SAFS letter to Queen’s University Principal Woolf, and others


April 11, 2013

Dr.
Daniel Woolf

Principal and Vice-Chancellor

Queen’s University

Dr.
Alan Harrison

Provost and Vice-Principal (Academic)

Queen’s University

Mr.
Doug Johnson

President, Alma Mater Society

Queen’s University

Dear Principal Woolf, Provost Harrison, and President Johnson:


Re: Removal of Free Speech Wall

I
am writing to you as president of the Society of Academic Freedom and
Scholarship. We are a national organization of
professors, students, and interested others who are dedicated to academic
freedom, free speech, and reasoned debate on university campuses. You can learn
more about our organization atwww.safs.ca.

We
are concerned about the removal on two separate occasions by Queen’s University
personnel of a Free Speech Wall erected by a student group called, Queen’s
Students for Liberty
. Their purpose was to invite Queen’s students to freely
express their opinions on the wall, as part of a wider campaign to increase
awareness of free speech rights in Canada.

The
reason cited for removing the wall was that some of the opinions expressed were
offensive and said to be racial slurs.
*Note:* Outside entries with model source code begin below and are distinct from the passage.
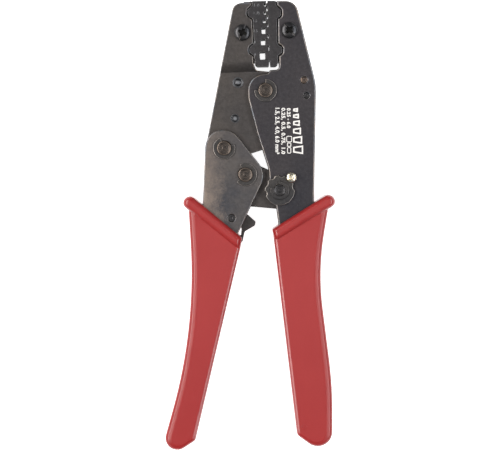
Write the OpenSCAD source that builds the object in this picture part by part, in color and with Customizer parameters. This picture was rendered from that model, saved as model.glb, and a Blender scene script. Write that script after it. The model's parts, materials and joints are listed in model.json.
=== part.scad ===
// Ratchet hand crimper for wire-end ferrules: two stamped-steel jaws, a toggle link with a
// ratchet sector, a sprung pawl and two moulded grips. It lies on its back, front face up.
// Every outline is drawn with the main pivot at its zero point; placed() moves it to the part's frame.

/* [Place] */
// Main pivot, to the right of the middle of the tool
pivot_x = 7.55; // [7:0.05:9]
// Main pivot, above the middle of the tool
pivot_y = 66.5; // [66:0.1:67]
// Height of the mid-plane over the surface that the tool lies on
mid_z = 10; // [10:0.1:11]

/* [Plates] */
// Thickness of the frame's and the handle's plates
plate_t = 2.5; // [2:0.1:2.6]
// Distance between the two outer plates
inner_gap = 7.5; // [7.5:0.1:8]
// Thickness of the jaw's and the link's plates
arm_t = 2.4; // [2:0.05:2.4]
// Distance between the two jaw arms
arm_gap = 2.5; // [2.4:0.1:2.5]

/* [Pins] */
// Radius of the three main pins
pin_r = 3.5; // [3:0.1:3.6]
// Radius of the adjuster pin's two ends
adjuster_r = 2.9; // [2.6:0.1:3]
// Radius of the eccentric middle of the adjuster pin
eccentric_r = 3.6; // [3.3:0.1:3.8]
// Radius of the pawl's pin
pawl_pin_r = 1.8; // [1.6:0.1:1.9]
// Radius of the rivets
rivet_r = 1.6; // [1.3:0.1:1.7]
// Running clearance of a pin in a moving plate
running = 0.05; // [0.03:0.01:0.08]
// Extra clearance of the link on the adjuster pin
toggle_play = 0.8; // [0.7:0.05:0.9]

/* [Dies] */
// Angle that the jaw still closes by until the dies meet
closing_angle = 0.75; // [0.7:0.01:0.8]
// Clearance between punch and nest when the dies are closed
die_clearance = 0.12; // [0.1:0.01:0.15]
// Gap between a die and the plates around it
die_gap = 0.45; // [0.3:0.05:0.6]

/* [Ratchet] */
// Teeth on the ratchet sector
teeth = 13; // [10:1:14]
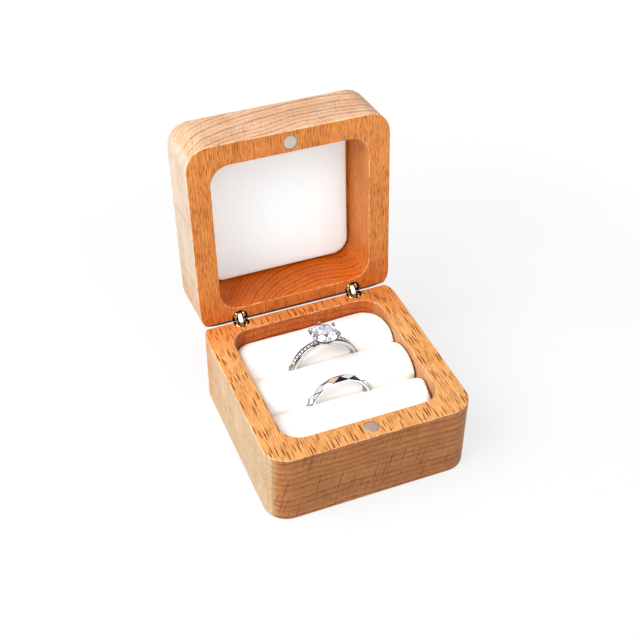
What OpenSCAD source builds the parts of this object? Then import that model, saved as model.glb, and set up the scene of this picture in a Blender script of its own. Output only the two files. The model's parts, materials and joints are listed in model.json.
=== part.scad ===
// Square wooden ring box with a hinged lid, held open, and two rings in its velvet rolls.
// Units are millimetres. The box stands on z = 0 with its front towards -Y.
// The lid is modelled closed on the base and then swung open about its two hinge pins.

/* [Box] */
// Width of the box, left to right
box_w = 60; // [58:0.5:66]
// Depth of the box, front to back
box_d = 60; // [58:0.5:66]
// Height of the base block
base_h = 23.5; // [23:0.5:30]
// Height of the lid block
lid_h = 18; // [17:0.5:24]
// Radius of the four upright outer corners
corner_r = 6.8; // [4:0.2:9]
// Radius of the eased bottom edge of the base and top edge of the lid
outer_edge_r = 0.8; // [0.4:0.1:2]
// Radius of the eased edges where base and lid meet
rim_edge_r = 0.4; // [0.2:0.1:0.6]
// Angle of the open lid, measured from closed
open_angle = 95; // [60:1:95]

/* [Pockets] */
// Wall thickness round the pocket in the base
base_wall = 6.9; // [6.5:0.1:8]
// Wall thickness round the pocket in the lid
lid_wall = 6.6; // [6.5:0.1:8]
// Wood left under the base pocket
base_floor = 4.5; // [3:0.5:5]
// Wood left over the lid pocket
lid_roof = 2.6; // [2:0.2:3]
// Radius of the upright corners of both pockets
pocket_r = 5.8; // [3:0.2:7]

/* [Hinges] */
// Distance of each hinge from the middle of the box
hinge_x = 18; // [14:0.5:19]
// Distance of the hinge barrels from the rear face
hinge_inset = 3.1; // [3.1:0.1:3.4]
// Diameter of a hinge barrel
barrel_d = 4.8; // [4:0.1:5]
// Length of a hinge barrel
barrel_len = 11; // [8:0.5:13]
// Depth of the hinge pins under the meeting faces
pin_depth = 1.9; // [1.8:0.05:2.1]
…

We understand the university’s concern
with becoming a forum for vulgarity and offensive comments that might denigrate
or marginalize some students. But this concern must be weighed against other
interests of the university. The purpose of the university is not to shield
students from a sometimes unpleasant world. Or to send the message that adult
students are not mature enough or capable enough to deal with offensive material
by ignoring it or responding to it in other ways, but, instead, must be
protected by authorities who act to silence the “offenders.”

A
more important purpose of the university is to nourish an intellectual community
to learn to respond to such claims with a skeptical view initially and then to
gather evidence and use logic to come to their own conclusions on the issue. In
short, it would have been much better to let students deal with offensive
material by responding with their own comments on the wall, or by writing an
op-ed or a letter to the editor in the student paper, or through discussions
with other students than to remove the wall on their behalf and without
negotiation.

There is a positive role too for the administration in this case. The university
principal could have issued a statement explaining why he wasn’t ordering the
removal of the wall. In that statement he could have reiterated the importance
of reasoned debate and free expression to the mission of the university and also
demonstrated faith in his student body to work through the unpalatable comments
in a peaceful and productive way. He could have said that it is preferable to
answer bad speech with better speech, rather than to censor. He could have led
with a positive example of why we have universities instead of elevating
authority and force over public debate.

In
future, we hope that the Queen’s University administration will try to negotiate
with students regulations involving the time, manner, and place of free speech
walls rather than denying them a place on campus or removing them at the first
untoward word or phrase that might appear.

In
our view, Queen’s has been given an opportunity to help teach Canadians about
the importance of free debate and the dangers of censorship. It has failed to do
so this time. In the future, we hope Queen’s will do better.